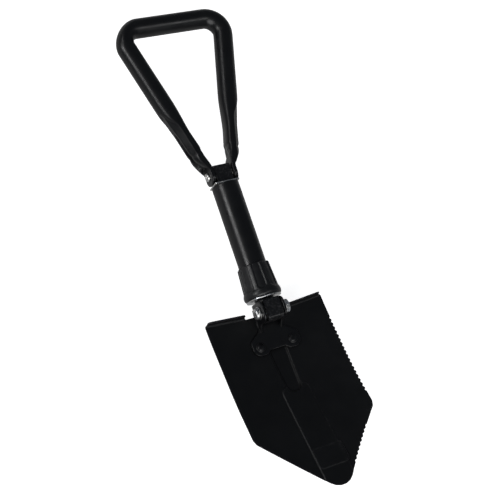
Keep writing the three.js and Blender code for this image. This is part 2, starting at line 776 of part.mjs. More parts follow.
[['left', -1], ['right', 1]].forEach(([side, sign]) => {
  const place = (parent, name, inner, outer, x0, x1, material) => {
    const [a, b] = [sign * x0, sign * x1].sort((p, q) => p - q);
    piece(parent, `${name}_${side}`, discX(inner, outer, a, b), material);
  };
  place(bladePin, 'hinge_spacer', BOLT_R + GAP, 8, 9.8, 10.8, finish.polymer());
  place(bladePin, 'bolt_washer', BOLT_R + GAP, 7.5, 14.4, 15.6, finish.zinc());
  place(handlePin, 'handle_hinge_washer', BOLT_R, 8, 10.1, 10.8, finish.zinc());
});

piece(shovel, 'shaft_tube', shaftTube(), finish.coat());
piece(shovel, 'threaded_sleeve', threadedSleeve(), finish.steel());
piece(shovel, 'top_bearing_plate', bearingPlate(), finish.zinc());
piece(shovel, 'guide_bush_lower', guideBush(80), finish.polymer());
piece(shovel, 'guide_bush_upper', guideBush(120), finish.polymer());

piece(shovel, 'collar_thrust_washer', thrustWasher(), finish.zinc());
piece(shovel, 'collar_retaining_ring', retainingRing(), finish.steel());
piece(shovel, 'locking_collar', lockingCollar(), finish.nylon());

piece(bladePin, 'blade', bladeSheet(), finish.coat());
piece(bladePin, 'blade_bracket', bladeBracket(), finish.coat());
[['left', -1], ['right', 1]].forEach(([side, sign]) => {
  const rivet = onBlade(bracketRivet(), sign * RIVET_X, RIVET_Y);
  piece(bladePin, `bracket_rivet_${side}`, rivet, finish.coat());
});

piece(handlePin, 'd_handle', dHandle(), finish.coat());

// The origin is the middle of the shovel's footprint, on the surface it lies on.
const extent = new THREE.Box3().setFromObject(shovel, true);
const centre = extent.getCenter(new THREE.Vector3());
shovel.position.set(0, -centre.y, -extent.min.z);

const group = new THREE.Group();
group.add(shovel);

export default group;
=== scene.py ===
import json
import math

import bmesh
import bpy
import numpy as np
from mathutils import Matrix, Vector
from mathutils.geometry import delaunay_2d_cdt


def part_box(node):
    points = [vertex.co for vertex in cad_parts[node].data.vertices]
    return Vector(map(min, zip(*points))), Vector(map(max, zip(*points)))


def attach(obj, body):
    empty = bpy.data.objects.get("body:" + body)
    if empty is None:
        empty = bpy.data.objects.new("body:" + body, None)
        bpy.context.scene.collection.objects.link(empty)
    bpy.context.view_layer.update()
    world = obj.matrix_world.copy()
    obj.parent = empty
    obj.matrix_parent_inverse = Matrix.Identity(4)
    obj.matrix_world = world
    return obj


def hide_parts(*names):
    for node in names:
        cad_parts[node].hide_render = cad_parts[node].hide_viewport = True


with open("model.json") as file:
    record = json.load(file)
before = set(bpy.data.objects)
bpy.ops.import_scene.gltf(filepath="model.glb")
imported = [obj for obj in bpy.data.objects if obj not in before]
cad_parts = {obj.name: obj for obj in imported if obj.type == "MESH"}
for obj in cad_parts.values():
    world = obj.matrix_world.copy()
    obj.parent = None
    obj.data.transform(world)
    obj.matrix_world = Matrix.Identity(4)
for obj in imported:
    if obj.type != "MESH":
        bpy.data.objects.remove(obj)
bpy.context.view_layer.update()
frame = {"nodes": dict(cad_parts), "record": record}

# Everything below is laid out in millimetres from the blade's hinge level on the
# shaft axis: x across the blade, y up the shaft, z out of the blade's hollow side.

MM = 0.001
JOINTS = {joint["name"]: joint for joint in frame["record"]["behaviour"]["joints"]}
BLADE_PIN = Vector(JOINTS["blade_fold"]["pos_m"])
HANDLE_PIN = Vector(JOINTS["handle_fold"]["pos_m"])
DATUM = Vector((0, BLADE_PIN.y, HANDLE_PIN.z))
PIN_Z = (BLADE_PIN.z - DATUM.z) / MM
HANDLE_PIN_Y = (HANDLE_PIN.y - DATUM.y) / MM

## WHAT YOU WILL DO
Take every line from the one containing "obj.matrix_parent_inverse = Matrix.Identity(4)" to the end of the listing and output it exactly, with nothing else.

## RESPONSE FOR THIS EXERCISE
    obj.matrix_parent_inverse = Matrix.Identity(4)
    obj.matrix_world = world
    return obj


def hide_parts(*names):
    for node in names:
        cad_parts[node].hide_render = cad_parts[node].hide_viewport = True


with open("model.json") as file:
    record = json.load(file)
before = set(bpy.data.objects)
bpy.ops.import_scene.gltf(filepath="model.glb")
imported = [obj for obj in bpy.data.objects if obj not in before]
cad_parts = {obj.name: obj for obj in imported if obj.type == "MESH"}
for obj in cad_parts.values():
    world = obj.matrix_world.copy()
    obj.parent = None
    obj.data.transform(world)
    obj.matrix_world = Matrix.Identity(4)
for obj in imported:
    if obj.type != "MESH":
        bpy.data.objects.remove(obj)
bpy.context.view_layer.update()
frame = {"nodes": dict(cad_parts), "record": record}

# Everything below is laid out in millimetres from the blade's hinge level on the
# shaft axis: x across the blade, y up the shaft, z out of the blade's hollow side.

MM = 0.001
JOINTS = {joint["name"]: joint for joint in frame["record"]["behaviour"]["joints"]}
BLADE_PIN = Vector(JOINTS["blade_fold"]["pos_m"])
HANDLE_PIN = Vector(JOINTS["handle_fold"]["pos_m"])
DATUM = Vector((0, BLADE_PIN.y, HANDLE_PIN.z))
PIN_Z = (BLADE_PIN.z - DATUM.z) / MM
HANDLE_PIN_Y = (HANDLE_PIN.y - DATUM.y) / MM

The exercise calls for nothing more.